(THE TASK)
Lines that hold the word "from" should be located and copied.
=== DATA ENTRIES ===
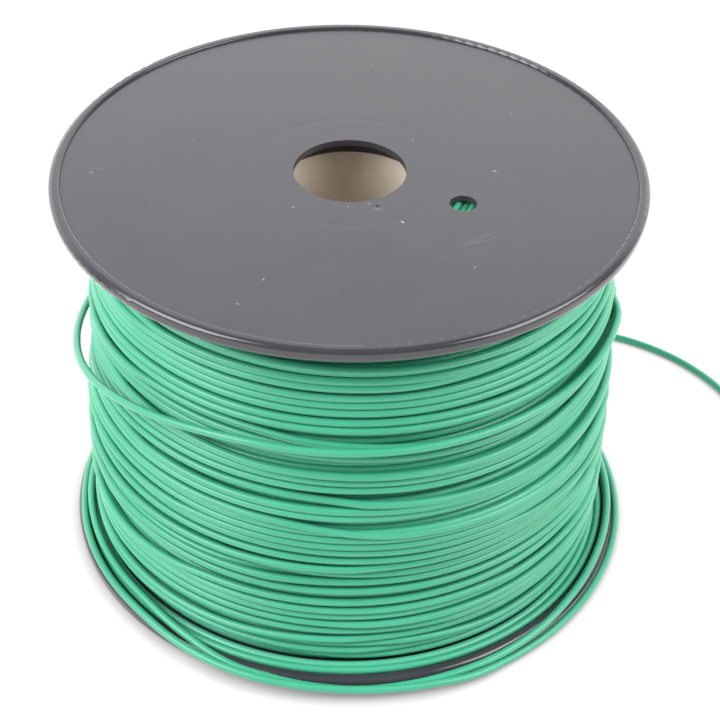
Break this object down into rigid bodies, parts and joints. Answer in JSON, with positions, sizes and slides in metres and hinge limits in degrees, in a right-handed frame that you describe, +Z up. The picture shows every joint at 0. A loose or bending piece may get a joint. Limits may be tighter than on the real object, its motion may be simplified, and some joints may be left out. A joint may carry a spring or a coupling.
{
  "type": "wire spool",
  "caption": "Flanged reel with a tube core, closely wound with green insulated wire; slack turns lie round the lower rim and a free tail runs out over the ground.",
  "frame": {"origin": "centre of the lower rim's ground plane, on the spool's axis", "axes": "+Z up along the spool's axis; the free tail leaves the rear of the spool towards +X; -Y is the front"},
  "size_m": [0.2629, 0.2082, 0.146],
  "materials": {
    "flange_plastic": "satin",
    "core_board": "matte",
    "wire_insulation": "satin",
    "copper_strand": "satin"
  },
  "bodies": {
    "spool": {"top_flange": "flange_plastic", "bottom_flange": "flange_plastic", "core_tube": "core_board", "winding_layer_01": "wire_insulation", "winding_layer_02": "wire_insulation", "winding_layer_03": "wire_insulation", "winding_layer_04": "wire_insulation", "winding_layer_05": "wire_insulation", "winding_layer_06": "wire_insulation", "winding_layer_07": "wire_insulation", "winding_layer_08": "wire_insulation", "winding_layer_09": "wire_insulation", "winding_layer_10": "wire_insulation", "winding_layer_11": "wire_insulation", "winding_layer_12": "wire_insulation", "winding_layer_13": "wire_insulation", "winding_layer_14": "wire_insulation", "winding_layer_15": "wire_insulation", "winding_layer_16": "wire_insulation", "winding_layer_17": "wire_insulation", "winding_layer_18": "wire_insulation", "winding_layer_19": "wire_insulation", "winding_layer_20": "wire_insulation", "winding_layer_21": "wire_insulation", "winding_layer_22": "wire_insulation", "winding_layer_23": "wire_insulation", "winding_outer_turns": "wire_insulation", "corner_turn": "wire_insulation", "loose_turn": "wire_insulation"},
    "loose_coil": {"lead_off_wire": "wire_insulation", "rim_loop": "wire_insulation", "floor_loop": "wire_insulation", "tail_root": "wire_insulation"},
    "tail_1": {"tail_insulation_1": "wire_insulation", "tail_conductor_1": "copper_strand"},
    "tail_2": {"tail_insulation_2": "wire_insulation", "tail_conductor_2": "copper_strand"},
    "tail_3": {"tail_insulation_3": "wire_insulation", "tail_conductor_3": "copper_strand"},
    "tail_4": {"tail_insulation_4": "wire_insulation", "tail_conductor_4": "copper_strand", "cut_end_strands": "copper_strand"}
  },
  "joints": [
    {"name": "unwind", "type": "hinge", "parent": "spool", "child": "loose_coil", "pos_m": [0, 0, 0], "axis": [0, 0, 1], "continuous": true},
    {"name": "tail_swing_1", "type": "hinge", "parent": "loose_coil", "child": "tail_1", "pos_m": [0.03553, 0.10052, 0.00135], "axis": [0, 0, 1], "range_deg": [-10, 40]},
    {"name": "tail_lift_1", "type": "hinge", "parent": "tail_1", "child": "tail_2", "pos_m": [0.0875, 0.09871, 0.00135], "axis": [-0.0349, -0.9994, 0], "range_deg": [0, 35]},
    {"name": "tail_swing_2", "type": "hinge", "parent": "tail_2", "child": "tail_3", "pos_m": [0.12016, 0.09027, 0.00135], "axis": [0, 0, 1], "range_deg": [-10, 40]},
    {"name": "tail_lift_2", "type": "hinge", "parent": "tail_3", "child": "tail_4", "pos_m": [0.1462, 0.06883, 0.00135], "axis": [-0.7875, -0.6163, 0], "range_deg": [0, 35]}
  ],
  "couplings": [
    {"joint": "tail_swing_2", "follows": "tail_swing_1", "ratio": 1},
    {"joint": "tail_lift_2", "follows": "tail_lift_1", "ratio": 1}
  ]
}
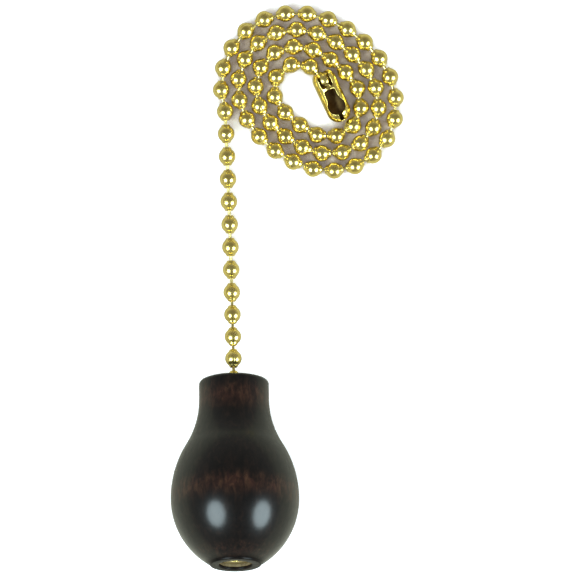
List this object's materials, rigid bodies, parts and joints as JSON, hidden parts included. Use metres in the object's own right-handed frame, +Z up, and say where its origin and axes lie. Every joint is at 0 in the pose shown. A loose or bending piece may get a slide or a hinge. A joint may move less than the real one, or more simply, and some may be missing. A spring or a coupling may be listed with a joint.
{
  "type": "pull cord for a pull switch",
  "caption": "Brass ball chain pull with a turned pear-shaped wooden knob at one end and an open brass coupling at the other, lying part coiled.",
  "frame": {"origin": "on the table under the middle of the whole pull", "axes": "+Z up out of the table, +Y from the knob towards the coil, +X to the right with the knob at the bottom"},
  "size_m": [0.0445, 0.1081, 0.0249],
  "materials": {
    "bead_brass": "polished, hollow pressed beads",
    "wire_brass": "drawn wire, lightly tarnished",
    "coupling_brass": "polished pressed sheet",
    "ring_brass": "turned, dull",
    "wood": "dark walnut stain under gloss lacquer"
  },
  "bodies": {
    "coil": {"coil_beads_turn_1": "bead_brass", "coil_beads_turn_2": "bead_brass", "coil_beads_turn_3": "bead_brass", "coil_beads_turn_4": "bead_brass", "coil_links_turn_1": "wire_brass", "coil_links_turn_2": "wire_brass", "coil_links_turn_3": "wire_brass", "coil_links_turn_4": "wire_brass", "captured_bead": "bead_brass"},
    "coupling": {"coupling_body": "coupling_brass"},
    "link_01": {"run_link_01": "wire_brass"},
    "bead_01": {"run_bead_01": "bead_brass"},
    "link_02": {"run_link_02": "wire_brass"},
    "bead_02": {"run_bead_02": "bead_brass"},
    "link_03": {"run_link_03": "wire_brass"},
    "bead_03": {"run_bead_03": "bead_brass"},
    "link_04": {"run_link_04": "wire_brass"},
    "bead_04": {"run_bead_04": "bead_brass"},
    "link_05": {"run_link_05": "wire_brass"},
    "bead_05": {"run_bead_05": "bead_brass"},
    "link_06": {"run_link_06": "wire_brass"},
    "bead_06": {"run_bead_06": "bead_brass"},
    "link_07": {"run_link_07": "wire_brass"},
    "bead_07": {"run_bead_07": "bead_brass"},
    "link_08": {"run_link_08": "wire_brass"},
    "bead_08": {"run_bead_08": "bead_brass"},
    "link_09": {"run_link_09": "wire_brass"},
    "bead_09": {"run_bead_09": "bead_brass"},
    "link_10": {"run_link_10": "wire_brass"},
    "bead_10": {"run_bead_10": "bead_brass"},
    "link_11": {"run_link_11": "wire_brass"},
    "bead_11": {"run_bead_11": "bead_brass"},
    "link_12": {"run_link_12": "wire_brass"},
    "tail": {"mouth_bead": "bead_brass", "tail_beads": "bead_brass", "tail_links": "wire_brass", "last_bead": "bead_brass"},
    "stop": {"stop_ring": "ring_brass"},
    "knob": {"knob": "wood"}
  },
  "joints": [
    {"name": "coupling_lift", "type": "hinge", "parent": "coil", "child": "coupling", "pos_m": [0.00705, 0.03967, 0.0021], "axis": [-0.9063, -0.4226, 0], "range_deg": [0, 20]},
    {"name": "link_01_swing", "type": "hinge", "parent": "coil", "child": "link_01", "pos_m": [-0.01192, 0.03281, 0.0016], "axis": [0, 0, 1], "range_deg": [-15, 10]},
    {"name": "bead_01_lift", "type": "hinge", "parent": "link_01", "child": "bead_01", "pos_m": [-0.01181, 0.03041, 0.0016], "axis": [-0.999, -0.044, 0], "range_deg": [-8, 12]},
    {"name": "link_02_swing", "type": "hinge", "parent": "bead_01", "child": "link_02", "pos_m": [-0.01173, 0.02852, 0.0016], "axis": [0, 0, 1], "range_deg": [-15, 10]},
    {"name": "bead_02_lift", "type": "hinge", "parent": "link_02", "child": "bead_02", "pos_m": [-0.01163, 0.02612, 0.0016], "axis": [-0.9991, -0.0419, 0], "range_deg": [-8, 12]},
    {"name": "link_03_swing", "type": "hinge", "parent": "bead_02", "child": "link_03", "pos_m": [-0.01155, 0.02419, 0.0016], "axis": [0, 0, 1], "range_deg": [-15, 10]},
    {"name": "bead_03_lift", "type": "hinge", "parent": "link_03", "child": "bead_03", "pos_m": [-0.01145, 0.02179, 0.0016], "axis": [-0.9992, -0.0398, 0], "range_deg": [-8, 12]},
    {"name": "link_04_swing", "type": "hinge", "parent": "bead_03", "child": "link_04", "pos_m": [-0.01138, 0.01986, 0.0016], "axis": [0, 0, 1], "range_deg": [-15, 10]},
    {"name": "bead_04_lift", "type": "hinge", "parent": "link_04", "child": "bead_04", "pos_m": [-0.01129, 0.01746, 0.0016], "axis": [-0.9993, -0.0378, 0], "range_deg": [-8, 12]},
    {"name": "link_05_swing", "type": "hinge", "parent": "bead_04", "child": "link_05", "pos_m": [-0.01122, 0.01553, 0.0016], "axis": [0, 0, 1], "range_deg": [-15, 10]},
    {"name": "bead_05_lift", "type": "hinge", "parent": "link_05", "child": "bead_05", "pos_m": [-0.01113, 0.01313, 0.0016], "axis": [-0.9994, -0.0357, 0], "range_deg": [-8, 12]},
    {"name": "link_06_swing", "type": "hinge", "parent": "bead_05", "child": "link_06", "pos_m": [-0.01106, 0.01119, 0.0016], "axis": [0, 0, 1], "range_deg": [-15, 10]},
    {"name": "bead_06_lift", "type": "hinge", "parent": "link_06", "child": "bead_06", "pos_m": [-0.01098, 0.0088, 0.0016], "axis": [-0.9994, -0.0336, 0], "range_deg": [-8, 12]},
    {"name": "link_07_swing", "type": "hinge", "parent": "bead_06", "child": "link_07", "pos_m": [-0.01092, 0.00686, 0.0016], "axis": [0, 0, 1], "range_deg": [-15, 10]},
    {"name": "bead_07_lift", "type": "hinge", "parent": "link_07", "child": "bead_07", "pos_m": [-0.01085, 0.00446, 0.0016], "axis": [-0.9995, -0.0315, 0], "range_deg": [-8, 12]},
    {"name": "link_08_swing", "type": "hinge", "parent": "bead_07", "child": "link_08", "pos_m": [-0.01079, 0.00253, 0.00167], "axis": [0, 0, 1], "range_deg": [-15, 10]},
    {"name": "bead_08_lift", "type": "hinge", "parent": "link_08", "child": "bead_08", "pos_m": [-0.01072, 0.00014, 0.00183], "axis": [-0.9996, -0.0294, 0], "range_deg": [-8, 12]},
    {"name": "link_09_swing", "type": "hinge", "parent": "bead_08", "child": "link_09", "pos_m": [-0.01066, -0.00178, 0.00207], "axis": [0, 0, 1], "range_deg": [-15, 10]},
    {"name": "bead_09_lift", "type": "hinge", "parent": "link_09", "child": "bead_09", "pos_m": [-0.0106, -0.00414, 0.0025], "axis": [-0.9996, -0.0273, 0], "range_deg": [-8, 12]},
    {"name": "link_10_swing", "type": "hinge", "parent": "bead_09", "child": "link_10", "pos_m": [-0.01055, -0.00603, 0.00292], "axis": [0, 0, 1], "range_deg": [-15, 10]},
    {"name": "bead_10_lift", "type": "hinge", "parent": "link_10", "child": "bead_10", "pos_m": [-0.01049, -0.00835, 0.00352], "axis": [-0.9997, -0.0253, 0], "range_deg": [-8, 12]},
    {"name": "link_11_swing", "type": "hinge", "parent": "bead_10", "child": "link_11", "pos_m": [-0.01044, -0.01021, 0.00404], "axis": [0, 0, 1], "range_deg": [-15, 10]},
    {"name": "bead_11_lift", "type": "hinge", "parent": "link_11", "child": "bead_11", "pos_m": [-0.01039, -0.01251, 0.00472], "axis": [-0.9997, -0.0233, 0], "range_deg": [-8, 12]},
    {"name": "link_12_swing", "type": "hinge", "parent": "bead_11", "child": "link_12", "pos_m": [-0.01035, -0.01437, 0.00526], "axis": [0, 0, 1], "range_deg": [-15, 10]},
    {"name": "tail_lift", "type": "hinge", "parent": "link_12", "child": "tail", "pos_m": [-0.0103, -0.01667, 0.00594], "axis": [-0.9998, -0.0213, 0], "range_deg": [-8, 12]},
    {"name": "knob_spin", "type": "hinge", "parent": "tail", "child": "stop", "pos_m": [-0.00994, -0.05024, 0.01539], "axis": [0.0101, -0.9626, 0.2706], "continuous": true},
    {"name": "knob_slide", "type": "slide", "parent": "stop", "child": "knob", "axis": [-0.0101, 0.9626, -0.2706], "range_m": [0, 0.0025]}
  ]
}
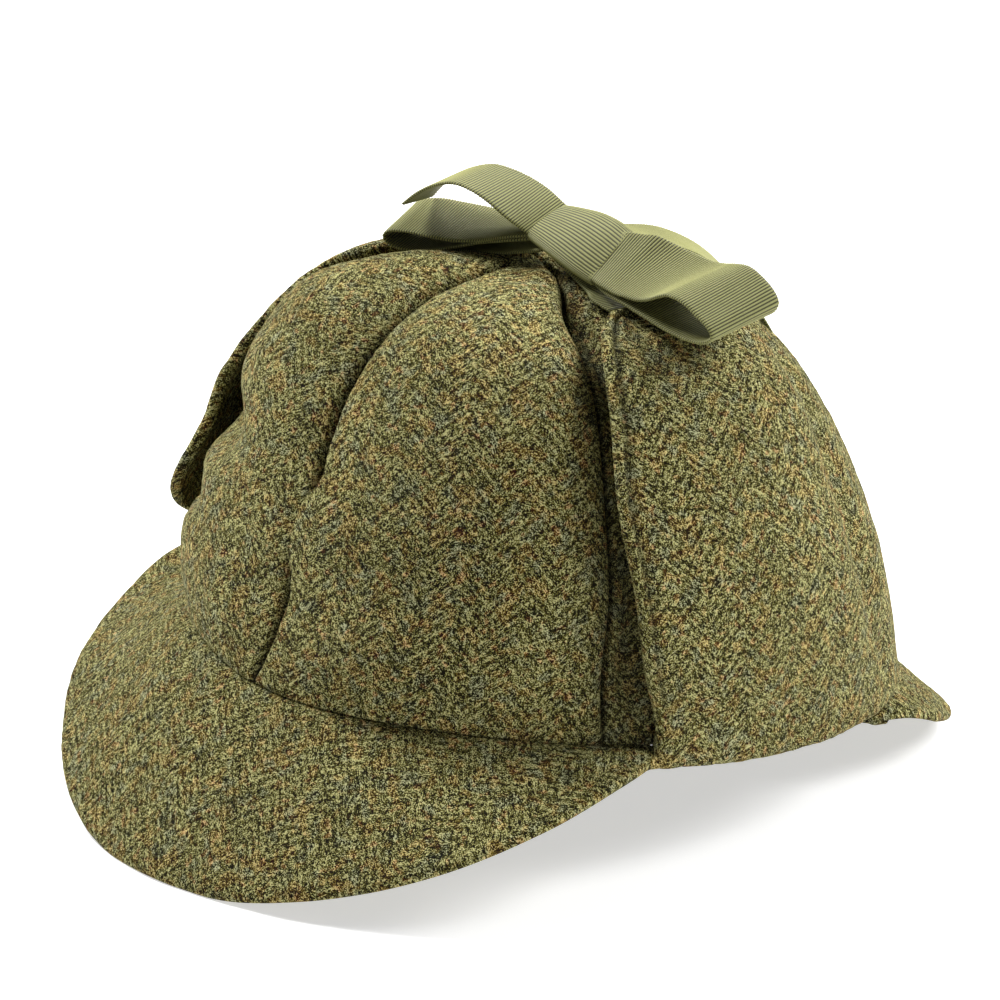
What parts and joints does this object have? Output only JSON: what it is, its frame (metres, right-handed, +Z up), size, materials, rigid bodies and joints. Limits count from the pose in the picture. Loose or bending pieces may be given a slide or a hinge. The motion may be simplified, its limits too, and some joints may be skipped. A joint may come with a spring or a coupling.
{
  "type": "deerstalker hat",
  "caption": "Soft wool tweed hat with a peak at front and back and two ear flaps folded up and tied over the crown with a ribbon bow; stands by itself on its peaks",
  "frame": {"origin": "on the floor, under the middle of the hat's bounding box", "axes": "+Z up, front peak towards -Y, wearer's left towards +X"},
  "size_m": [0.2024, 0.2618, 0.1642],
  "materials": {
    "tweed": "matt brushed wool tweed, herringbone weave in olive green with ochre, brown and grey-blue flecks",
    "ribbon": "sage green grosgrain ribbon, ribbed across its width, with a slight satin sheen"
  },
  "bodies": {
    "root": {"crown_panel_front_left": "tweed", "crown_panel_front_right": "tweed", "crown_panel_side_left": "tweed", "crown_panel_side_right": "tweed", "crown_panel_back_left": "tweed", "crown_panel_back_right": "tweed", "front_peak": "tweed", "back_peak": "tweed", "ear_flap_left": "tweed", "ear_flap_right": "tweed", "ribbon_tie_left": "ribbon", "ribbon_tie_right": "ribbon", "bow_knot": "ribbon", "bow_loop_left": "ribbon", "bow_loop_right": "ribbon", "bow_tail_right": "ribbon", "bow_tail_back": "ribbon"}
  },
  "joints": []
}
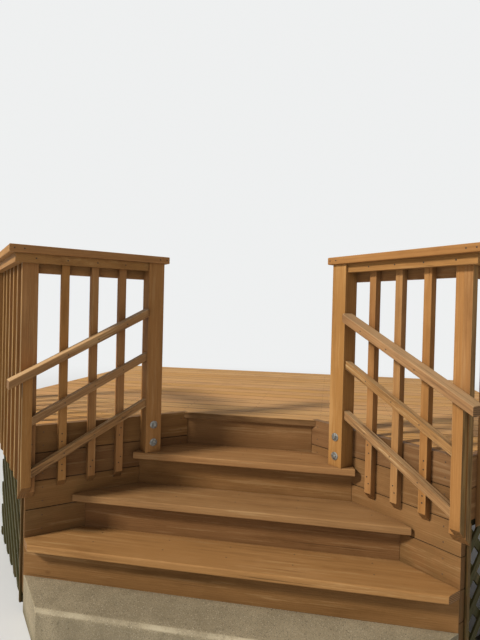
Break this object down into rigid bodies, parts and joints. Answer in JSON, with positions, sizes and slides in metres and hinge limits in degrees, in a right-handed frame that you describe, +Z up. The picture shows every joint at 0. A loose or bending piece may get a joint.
===
(TASK ANSWER)
  "frame": {"origin": "on the table under the middle of the whole pull", "axes": "+Z up out of the table, +Y from the knob towards the coil, +X to the right with the knob at the bottom"},
What parts and joints does this object have? Output only JSON: what it is, its frame (metres, right-handed, +Z up), size, materials, rigid bodies and joints. Limits count from the pose in the picture. Loose or bending pieces may be given a slide or a hinge. The motion may be simplified, its limits too, and some joints may be skipped. A joint may come with a spring or a coupling.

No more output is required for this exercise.